Je me suis tournée vers Anaïs et Lucas.
« Je vous promets une chose, à vous deux, » ai-je dit. « Vous ne boirez jamais un verre pour faire plaisir à qui que ce soit. Ni un verre de champagne, ni un verre de paroles, ni un verre de rêves tout faits. Vous aurez le droit de dire non. Et nous serons là pour vous croire. »
Après les applaudissements, après les embrassades, après les larmes de mon père qui répétait « enfin un mariage normal ! », Julien m’a tendu une petite boîte.

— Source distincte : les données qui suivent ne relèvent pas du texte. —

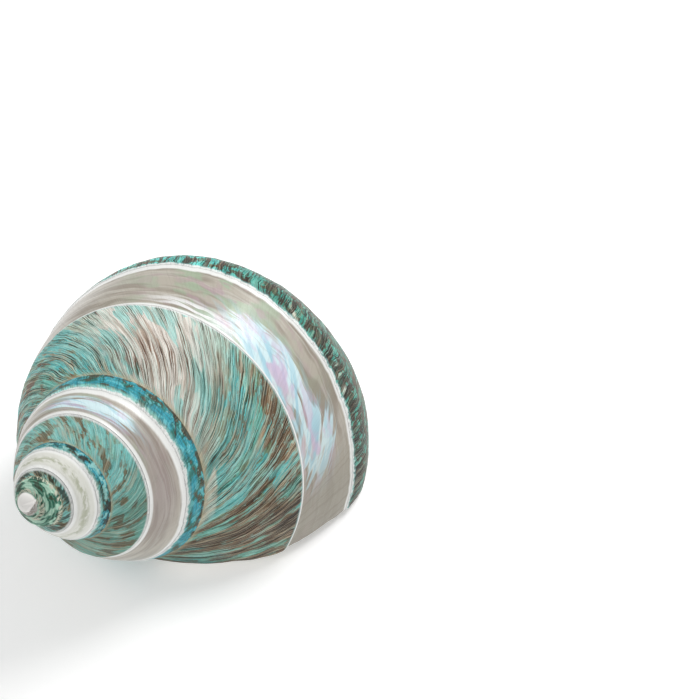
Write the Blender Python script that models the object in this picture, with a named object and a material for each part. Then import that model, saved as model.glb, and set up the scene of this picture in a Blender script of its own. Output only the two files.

« Encore un cadeau ? » ai-je protesté. « On avait dit pas de folie. »
« Ce n’est pas une folie, » a-t-il souri. « C’est un symbole. »
Dans la boîte, il y avait un collier fin.
Au bout, un petit pendentif en argent, en forme de coupe de champagne.
J’ai éclaté de rire en pleurant.
« Tu veux que je fasse des crises d’angoisse à chaque fois que je me regarde dans la glace ? »
Il a secoué la tête.
« Je veux que tu te souviennes que ce n’est plus une menace. C’est ta victoire. Ce soir-là, tu as transformé un verre piégé en tremplin. Tu as prouvé que tu pouvais choisir ta propre vie, même quand tout te poussait à te taire. Ce pendentif, ce n’est pas le symbole de ce qu’elle t’a fait. C’est le symbole de ce que toi tu as fait. »
J’ai fermé la boîte, respiré un grand coup.
« Mets-le moi, alors, » ai-je murmuré.
Quand le pendentif a touché ma peau, j’ai pensé, fugacement, à Monique dans son supermarché, à son « je suis désolée », à toutes les femmes et tous les hommes qui m’avaient écrit après le documentaire.
Et j’ai souri.
Parfois, des années plus tard encore, quelqu’un me reconnaît.
« Vous êtes Claire, non ? Celle de l’histoire avec la belle-mère ? »
Je pourrais soupirer, lever les yeux au ciel, fuir.
Au lieu de ça, je dis :
« Oui. C’est moi. Mais ce n’est pas que moi. C’est aussi des milliers d’autres qui vivent des choses qu’on ne voit pas. »
Parfois, ils me remercient.
Parfois, ils me confient une parcelle de leur propre histoire.
Je les écoute. Je ne donne pas de leçon. Je rappelle juste, calmement :
« Vous avez le droit de dire stop. Même si c’est votre mère. Même si c’est votre belle-mère. Même si tout le monde vous dit le contraire. »
Quand je rentre chez moi, que je retrouve Julien dans la cuisine et les cahiers d’école sur la table, je me dis que le poison n’a pas gagné.
Il a essayé, ce soir de juin, de se déguiser en champagne.
Il a bien failli ruiner ma vie.
Mais au moment où la pilule a touché les bulles, quelque chose en moi a dit non.
Ce non-là, je le porte encore.
Pas comme une cicatrice qui fait mal, mais comme un muscle qui s’est renforcé.
Alors non, je ne voudrais jamais revivre ce que j’ai vécu.
Mais la femme que je suis devenue grâce – ou malgré – tout ça, je ne la troquerais pour aucune autre.
Et, parfois, quand je lève mon verre lors d’un dîner, sous le regard amusé de Julien, je pense à cette phrase qui tourne en boucle dans ma tête depuis des années :
Elle a essayé d’empoisonner ma coupe.
Je l’ai transformée en raison de trinquer.